La puntuación de validación cruzada de 0.974, junto con valores bajos de MAE y RMSE, refuerza la precisión y la robustez del modelo. Estos resultados sugieren que este, con la configuración óptima de hiperparámetros, ofrece una herramienta poderosa y precisa para la tarea de predicción en este contexto.

Comparando modelos¶

In [205]:
lr = LinearRegression().fit(XtrainScaled, y_train)
models = [lr, treeModel, randomForest, baggingModel, bt, svmModel, kr]
model_names = ['Linear Regression', 'Decision Tree', 'Random Forest', 'Bagging', 'Boosting', 'SVM', 'KRidge']

# Entrenar y predecir con cada modelo
predictions = {}
for model, name in zip(models, model_names):
    model.fit(XtrainScaled, y_train) 
    predictions[name] = model.predict(XtestScaled)

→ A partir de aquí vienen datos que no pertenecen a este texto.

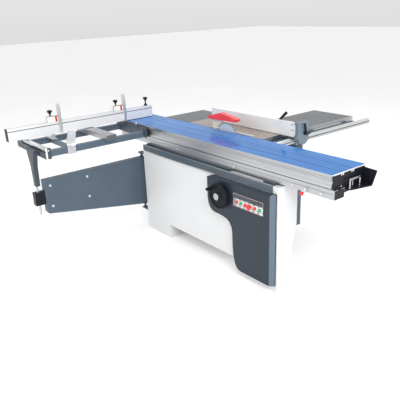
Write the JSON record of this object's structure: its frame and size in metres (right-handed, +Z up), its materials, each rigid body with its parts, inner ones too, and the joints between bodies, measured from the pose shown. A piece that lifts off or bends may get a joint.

ncols = 2 # Nº de columnas para subplot
nrows = (len(models) + ncols - 1) // ncols # Nº de filas calculado en base a la cantidad de modelos y el nº de columnas

# Crear una figura y ejes para subplots
fig, axs = plt.subplots(nrows, ncols, figsize=(10, 4 * nrows))
axs = axs.ravel()  # Convertir la matriz de ejes en un array 1D para una fácil iteración

# Trazar cada modelo en su propio subplot y calcular métricas
for idx, (name, y_pred) in enumerate(predictions.items()):
    metrics = compute_metrics(y_test, y_pred)
    metric_text = "\n".join([f"{metric_name}: {metric_value:.2f}" for metric_name, metric_value in metrics.items()])
    
    # Trazar predicciones vs valores reales
    axs[idx].scatter(y_test, y_pred, alpha=0.3)
    axs[idx].plot([y_test.min(), y_test.max()], [y_test.min(), y_test.max()], 'k--', lw=2)
    axs[idx].set_title(f'{name}\n{metric_text}', fontsize='9')
    axs[idx].set_xlabel('Valores Reales', fontsize='9')
    axs[idx].set_ylabel('Predicciones', fontsize='9')

plt.tight_layout()
plt.show()
In [206]:
from sklearn.model_selection import learning_curve

def plot_learning_curve(model, XtrainScaled, y_train, ax, model_name):
    train_sizes, train_scores, test_scores = learning_curve(
        model, XtrainScaled, y_train, train_sizes=np.linspace(0.1, 1.0, 10), cv=5, scoring='neg_mean_squared_error'
    )
    
    # Calcula la media y el intervalo de confianza del score de entrenamiento y de prueba para cada tamaño de conjunto de entrenamiento
    train_scores_mean = -np.mean(train_scores, axis=1)
    train_scores_std = np.std(train_scores, axis=1)
    test_scores_mean = -np.mean(test_scores, axis=1)
    test_scores_std = np.std(test_scores, axis=1)
    
    # Grafica las curvas de aprendizaje
    ax.plot(train_sizes, train_scores_mean, 'o-', color="r", label="Training score")
    ax.plot(train_sizes, test_scores_mean, 'o-', color="g", label="Cross-validation score")
    
    # Rellena entre las desviaciones estándar
    ax.fill_between(train_sizes, train_scores_mean - train_scores_std,
                    train_scores_mean + train_scores_std, alpha=0.1, color="r")
    ax.fill_between(train_sizes, test_scores_mean - test_scores_std,
                    test_scores_mean + test_scores_std, alpha=0.1, color="g")
    
    # Etiquetas y leyendas
    ax.set_title('Curva de aprendizaje: ' + model_name)
    ax.set_xlabel('Tamaño del conjunto de entrenamiento')
    ax.set_ylabel('MSE Negativo')
    ax.legend(loc="best")

# Crea una figura para graficar
fig, axes = plt.subplots(3, 2, figsize=(15, 15))  # Ajusta según la cantidad de modelos que tienes

# Lista de modelos a evaluar
models = [
    (lr, 'Regresión Lineal'),
    (treeModel, 'Árbol de Decisión'),
    (randomForest, 'Random Forest'),
    (baggingModel, 'Bagging'),
    (bt, 'Boosting'),
    (svmModel, 'SVM'),
    (kr, 'kRidge')
]

# Grafica las curvas de aprendizaje de cada modelo
for ax, (model, name) in zip(axes.flatten(), models):
    plot_learning_curve(model, XtrainScaled, y_train, ax, name)

plt.tight_layout()
plt.show()

5. Conclusión¶

Escrita, no numérica; un par de líneas es más que suficiente

La comparación de modelos ha revelado que tanto el Gradient Boosting Regressor como el Kernel Ridge Regression se destacan por su alta precisión y confiabilidad, con un R² cercano a 0.995 y 0.998 en el conjunto de prueba, respectivamente. Ambos modelos exhiben bajas métricas de error y un desempeño robusto en la validación cruzada, destacando su capacidad para predecir precios de alojamientos con gran exactitud. La selección óptima de hiperparámetros ha sido clave en su éxito, sugiriendo que, con una validación adicional, ambos modelos podrían ofrecer predicciones consistentes y confiables en aplicaciones prácticas.